— START Records —

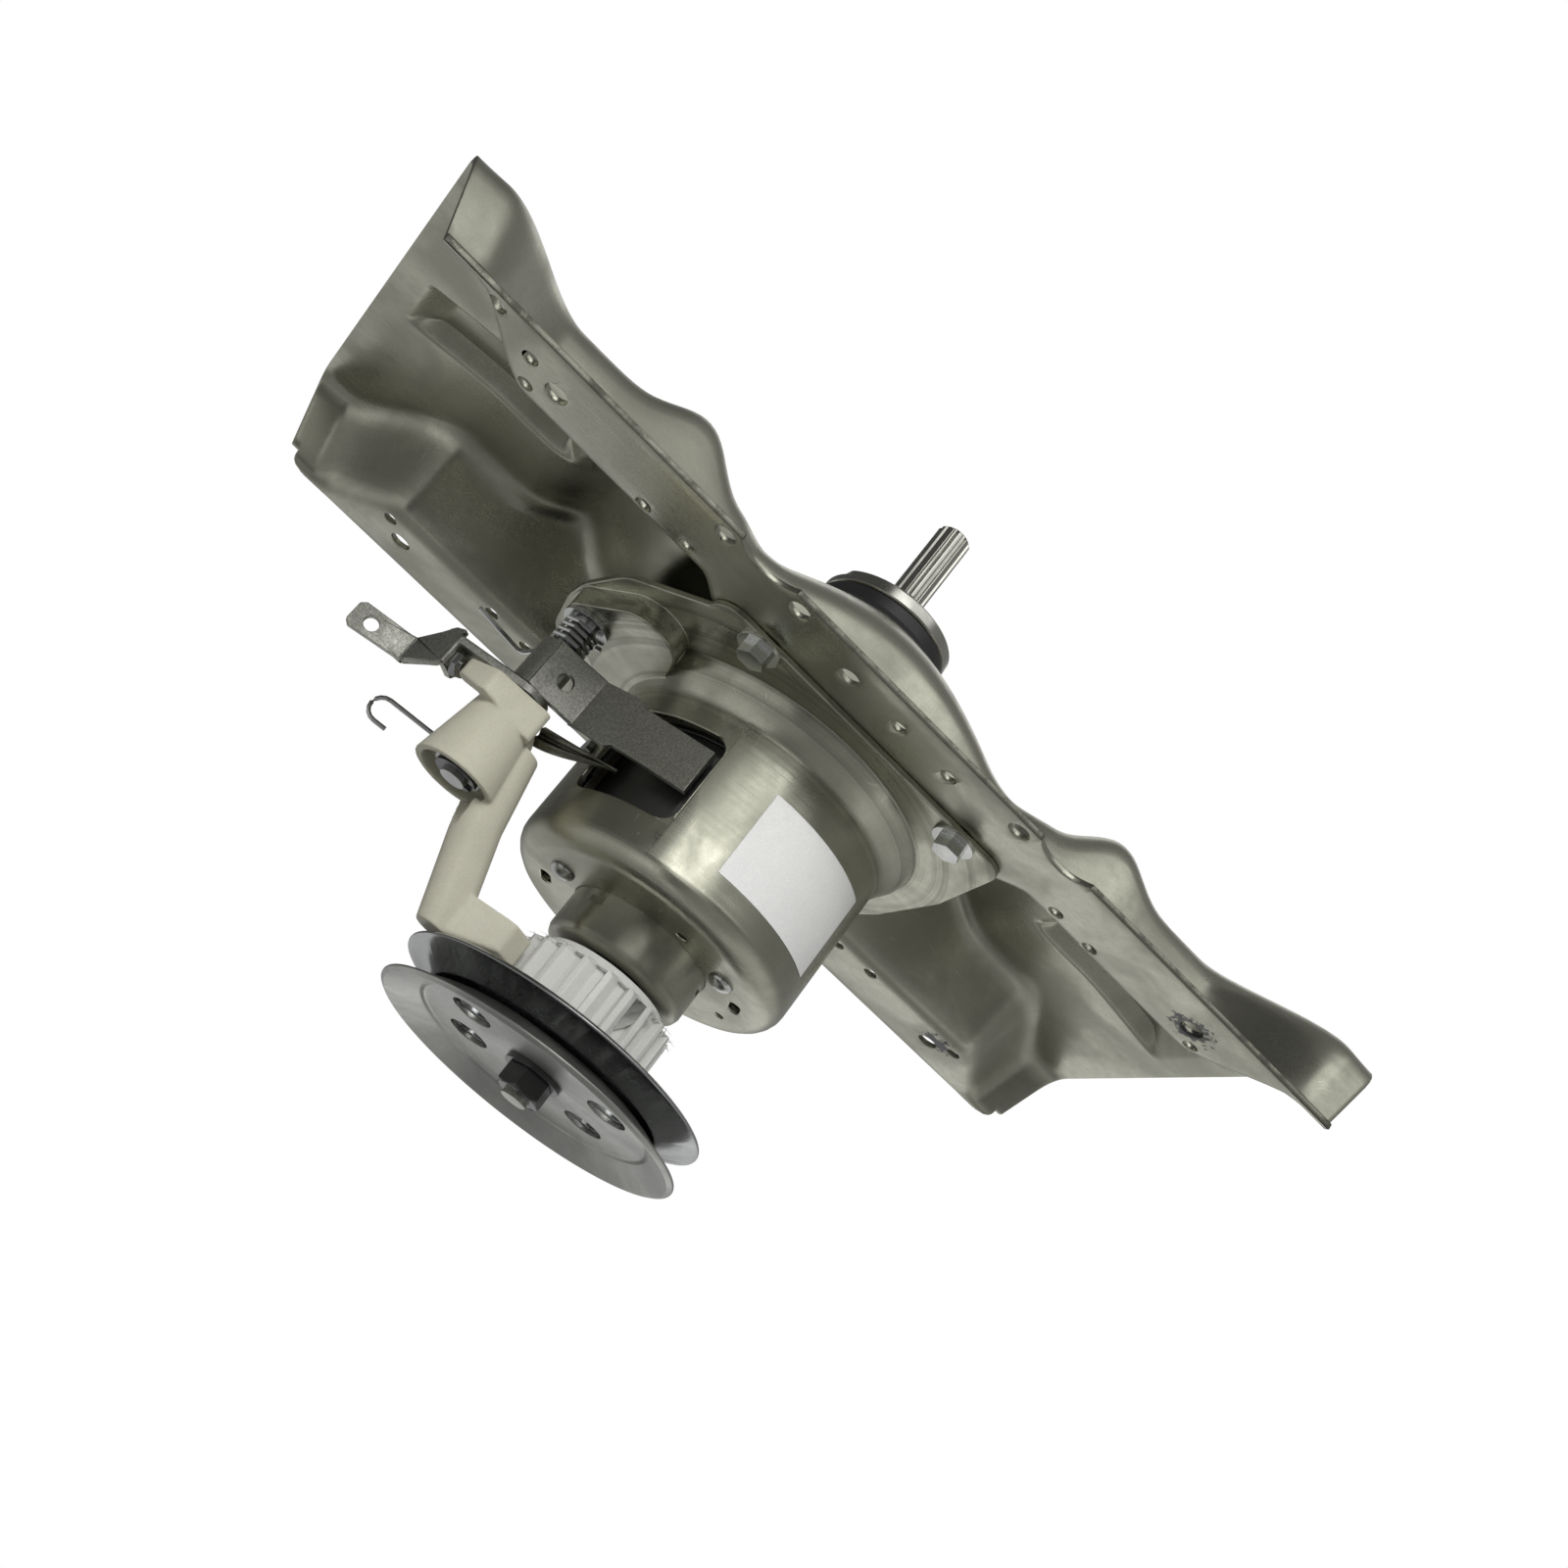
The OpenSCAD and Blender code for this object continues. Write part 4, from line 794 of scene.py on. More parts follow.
    def moulded(self, node: str, finish: str, voxel: float, passes: int) -> None:
        """Stands a softly rounded copy, as a mould gives it, in for a CAD node.

        Args:
            node: The CAD node.
            finish: Name of its finish.
            voxel: Size of the remesh in millimetres.
            passes: Rounds of smoothing.
        """
        obj = self.copy_of(node)
        obj.data.remesh_voxel_size = voxel * MM
        self.focus(obj)
        bpy.ops.object.voxel_remesh()
        self.modify(obj, "SMOOTH", factor=0.5, iterations=passes)
        self.smooth(obj, 60)
        self.place(obj, finish, self.nodes[node]["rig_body"], node)

    def press(self, name: str, grid: np.ndarray, sheet: float, merge: bool = False) -> bpy.types.Object:
        """Forms a piece of sheet from a grid of points on its middle surface.

        Args:
            name: Name of the new piece.
            grid: Rows and columns of points, in metres.
            sheet: Thickness in millimetres.
            merge: Whether points that meet are merged.

        Returns:
            The piece.
        """
        rows, columns = grid.shape[:2]
        bpy.ops.mesh.primitive_grid_add(x_subdivisions=columns - 1, y_subdivisions=rows - 1, size=1)
        obj = bpy.context.active_object
        obj.name = obj.data.name = name
        obj.data.vertices.foreach_set("co", grid.reshape(-1).astype(np.float32))
        obj.data.update()
        self.face_outwards(obj, merge)
        self.modify(obj, "SOLIDIFY", thickness=sheet * MM, offset=0.0, use_even_offset=True)
        self.face_outwards(obj)
        return obj

    def patch(self, name: str, columns: int, rows: int, spot: Callable[[float, float], Vector],
              sheet: float) -> bpy.types.Object:
        """Forms a piece of sheet from a surface law.

        Args:
            name: Name of the new piece.
            columns: Faces along the first direction.
            rows: Faces along the second direction.
            spot: Gives the middle surface's point in millimetres for two shares from 0 to 1.
            sheet: Thickness in millimetres.

        Returns:
            The piece.
        """
        grid = [[spot(i / columns, j / rows) * MM for i in range(columns + 1)] for j in range(rows + 1)]
        return self.press(name, np.array(grid), sheet, merge=True)

    def drill(self, obj: bpy.types.Object, holes: Sequence[tuple[Point, float, float]]) -> None:
        """Bores upright round holes through a piece.

        Args:
            obj: The piece.
            holes: Centre, radius and depth of each hole, in millimetres.
        """
        tools = []
        for centre, radius, depth in holes:
            bpy.ops.mesh.primitive_cylinder_add(vertices=40, radius=radius * MM, depth=depth * MM,
                                                location=Vector(centre) * MM)
            tools.append(bpy.context.active_object)
        bpy.ops.object.select_all(action="DESELECT")
        for tool in tools:
            tool.select_set(True)
        cutter = tools[0]
        bpy.context.view_layer.objects.active = cutter
        bpy.ops.object.join()
        self.modify(obj, "BOOLEAN", operation="DIFFERENCE", object=cutter, solver="EXACT")
        bpy.data.objects.remove(cutter)


# Curves of pressed sheet


def smooth_step(a: float, b: float, x: float) -> float:
    """Rises smoothly from 0 at a to 1 at b."""
    t = min(1.0, max(0.0, (x - a) / (b - a)))
    return t * t * (3 - 2 * t)


def pressed_step(a: float, b: float, x: float) -> float:
    """Rises from 0 to 1 in a straight line with small rounds at both ends.

    Args:
        a: Where the rise starts.
        b: Where it ends.
        x: The place that is asked for.

    Returns:
        The share of the rise at x.
    """
    t, soft = min(1.0, max(0.0, (x - a) / (b - a))), 0.22
    near = min(t, 1 - t)
    rise = near * near / (2 * soft * (1 - soft)) if near < soft else (near - soft / 2) / (1 - soft)
    return rise if t < 0.5 else 1 - rise


def hump(x: float, centre: float, half: float) -> float:
    """A bell of height 1 at centre."""
    return math.exp(-(((x - centre) / half) ** 2))


def bend(start: np.ndarray, knee: np.ndarray, end: np.ndarray, t: float) -> np.ndarray:
    """The point at share t of a round bend that starts and ends towards its knee."""
    return (1 - t) ** 2 * start + 2 * t * (1 - t) * knee + t * t * end


# Sub-assemblies


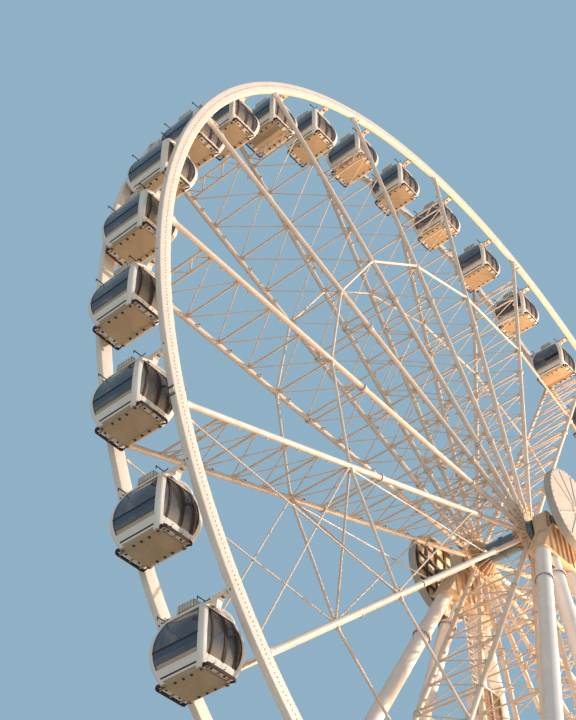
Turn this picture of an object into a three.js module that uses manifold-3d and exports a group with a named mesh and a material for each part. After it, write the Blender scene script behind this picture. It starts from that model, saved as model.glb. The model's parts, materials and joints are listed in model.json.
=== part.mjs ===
import * as THREE from 'three';
import { mergeVertices } from 'three/addons/utils/BufferGeometryUtils.js';
import Module from 'manifold-3d';

const wasm = await Module();
wasm.setup();

// The wheel is drawn from real metres and built at half size in millimetres.
const modelScale = 0.5;
const m = 1000 * modelScale;
const seat = 0.3; // gap in mm between pieces that rest on each other

// Wheel, in mm from real metres
const hubHeight = 27.0 * m;
const rimOuter = 24.0 * m;
const rimDepth = 0.545 * m;
const rimInner = rimOuter - rimDepth;
const rimInsideFace = 1.309 * m;
const rimOutsideFace = 1.558 * m;
const rimFacets = 72;
const spokeCount = 18;
const spokesPerSector = 6;
const spokeStep = (2 * Math.PI) / spokeCount;
const chordOffset = 1.42 * m;
const chordRadius = 0.11 * m;
const strutRadius = 0.045 * m;
const strutRadii = [21.24, 17.95, 14.4, 12.54, 8.78, 5.21].map((r) => r * m);
const ringRadius = 14.4 * m;
const ringBarRadius = 0.057 * m;

// Hub and axle
const axleRadius = 0.25 * m;
const axleHalfLength = 3.5 * m;
const axleSides = 18;
const drumRadius = 0.46 * m;
const flangeRadius = 1.3 * m;
const flangeHalfWidth = 0.11 * m;
const runningGap = 0.6;

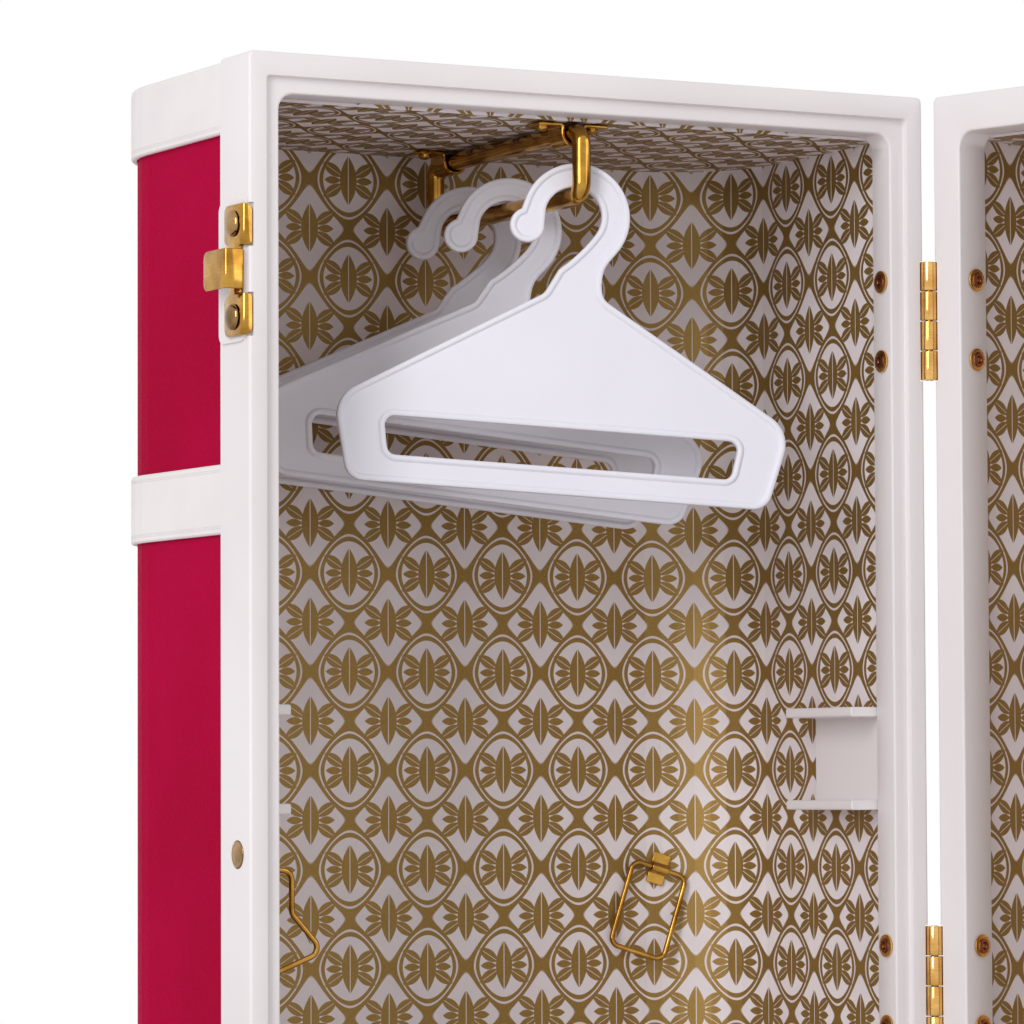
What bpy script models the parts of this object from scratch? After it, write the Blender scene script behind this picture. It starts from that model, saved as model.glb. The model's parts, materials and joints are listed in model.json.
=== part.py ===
# A doll's wardrobe trunk, open: two deep half cases joined by three butt hinges, a hanging rail
# with hangers in one half, and draw latches, keepers and a carrying handle on the outside.
# Metres, +Z up. The left half is the fixed one. Both halves are built in their own flat layout:
# x across, y from the front plane of the frame to the back, z up from the floor.
import math

import bmesh
import bpy
from mathutils import Matrix, Vector

# Driving dimensions, metres
CASE_W = 0.2375            # frame, side to side
CASE_H = 0.566             # frame, top to bottom
CASE_D = 0.120             # front plane of the frame to the back of the panel
GAP = 0.0003               # air between two pieces that touch
CORNER_R = 0.0388          # upright rear corners of the wrapped panel
PANEL_INSET = 0.0035       # panel behind the frame's outer faces
WALL_T = 0.0022            # wrapped side and back panel
END_T = 0.0062             # top and bottom boards
LINING_T = 0.0012          # paper-covered lining on sides and back
LINING_END_T = 0.0031      # padded lining at top and bottom

FLANGE_D = 0.0204          # outer flange of the frame, front to rear
FLANGE_T = 0.0029          # its wall
FACE_T = 0.0042            # face plate of the frame
HOLLOW_R = 0.0008
RETURN_D = 0.0128          # inner return, front to rear
OPEN_X = 0.0109            # opening edge behind the side face
OPEN_Z = 0.0121            # opening edge below the top face
OPEN_R = 0.0052            # corner radius of the opening
FRAME_R = 0.0018           # corner radius of the frame
STEP_X = 0.0059            # rim of the recessed face, sides
STEP_Z = 0.0072            # rim of the recessed face, top and bottom
STEP_DEPTH = 0.0022        # depth of the recessed face
STEP_R = 0.0012            # its corners

BAND_H = 0.0210            # binding strips
BAND_OUT = 0.0020          # how far they stand out of the panel
BAND_LIP = 0.0100          # how far the end strips roll over the top and bottom
BAND_MID_Z = 0.1328        # middle strips below the top and above the floor
BAND_SOFT = 0.0005         # softened edge
BAND_END_OUT = 0.0030      # how far the end strips stand above the top and below the floor board
BAND_ROLL_R = 0.0016       # their rolled edge

HINGE_L = 0.0381           # butt hinge, all knuckles
HINGE_TOP = 0.0717         # centre of the upper hinge below the top
KNUCKLE_R = 0.0029
PIN_OUT = 0.0019           # pin axis outside the side faces
KNUCKLE_SINK = 0.0002      # leaf plane inside the barrel's edge
PIN_R = 0.0012
LEAF_T = 0.0010
LEAF_W = 0.0160
RIVET_SPAN = 0.0254        # between the two rivets of a leaf
RIVET_BACK = 0.0075        # rivets behind the front plane
RIVET_R = 0.0016           # shank
RIVET_HEAD_R = 0.0036
RIVET_HEAD_T = 0.0007
RIVET_EYE_R = 0.0025       # rolled eye in the inner head
RIVET_EYE_T = 0.0004
RIVET_HOLE_R = 0.0011
PIN_FORWARD = 0.0003       # pin ahead of the front plane, half the seam

KEEPER_L = 0.0393
KEEPER_W = 0.0130
KEEPER_T = 0.0010
KEEPER_Z = 0.0655          # centre of the keeper below the top
KEEPER_FRONT = 0.0003      # its bent front edge behind the front plane
KEEPER_BEND = 0.0018       # outside radius of that bend
KEEPER_LIP = 0.0012        # its wings lie this far on the front of the frame
KEEPER_CORNER = 0.0024
KEEPER_RELIEF = 0.0012     # between the bend and the hook tab
TAB_H = 0.0119
TAB_RISE = 0.0066
TAB_RUN = 0.0150
TAB_FRONT = 0.0010
PAD_L = 0.0425             # raised pad under the keeper
PAD_W = 0.0196
PAD_T = 0.0008
PAD_R = 0.0030
DOME_R = 0.0040
DOME_H = 0.0017
DOME_BACK = 0.0068
DOME_SPAN = 0.0279
SIDE_RIVET_R = 0.0040      # flush rivet in the flange
SIDE_RIVET_Z = 0.2392
SIDE_RIVET_Y = 0.0088
SIDE_RIVET_T = 0.0012
SIDE_RIVET_PROUD = 0.0003

BAR_R = 0.0029             # hanging rail
RAIL_FRONT = 0.0105        # front leg of the rail, centre, behind the front plane
RAIL_REAR = 0.0110         # rear leg ahead of the outside of the back panel
RAIL_TOP_DROP = 0.0165     # upper bar below the top of the frame
RAIL_LOOP_H = 0.0201       # upper bar to lower bar
RAIL_BEND_R = 0.0042
STRAP_T = 0.0011           # saddle strap
STRAP_W = 0.0095
STRAP_WING = 0.0122        # half span of a saddle
STRAP_IN = 0.0094          # saddle centres from the legs
SCREW_R = 0.0022
SCREW_H = 0.0011
SCREW_OUT = 0.0087
SCREW_SLOT = 0.0007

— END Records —

Given problem :: Please reproduce exactly the lines from the first one of the records above through the line containing "a CAD node.", both included, and nothing else.

Task result ::
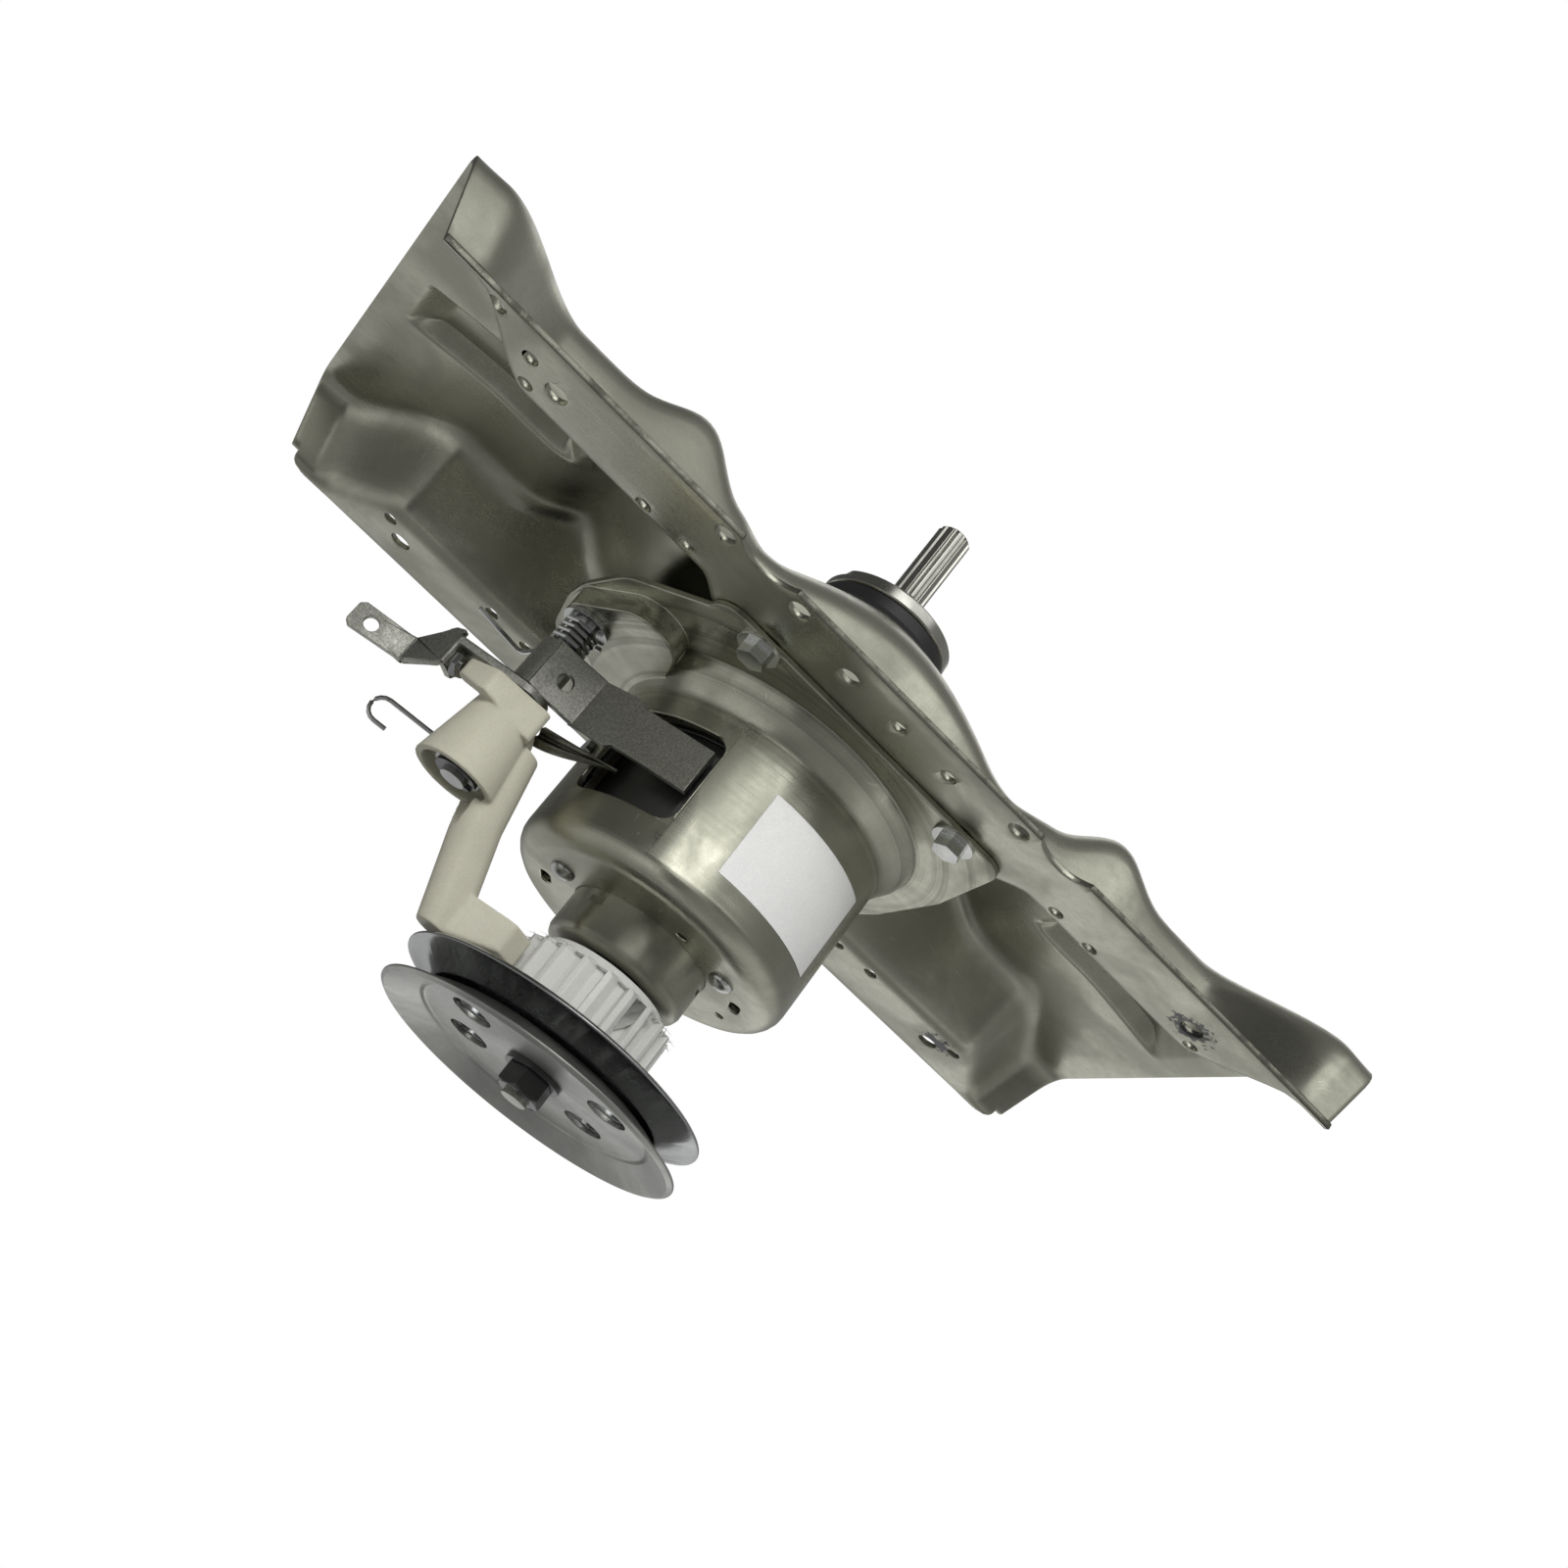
The OpenSCAD and Blender code for this object continues. Write part 4, from line 794 of scene.py on. More parts follow.
    def moulded(self, node: str, finish: str, voxel: float, passes: int) -> None:
        """Stands a softly rounded copy, as a mould gives it, in for a CAD node.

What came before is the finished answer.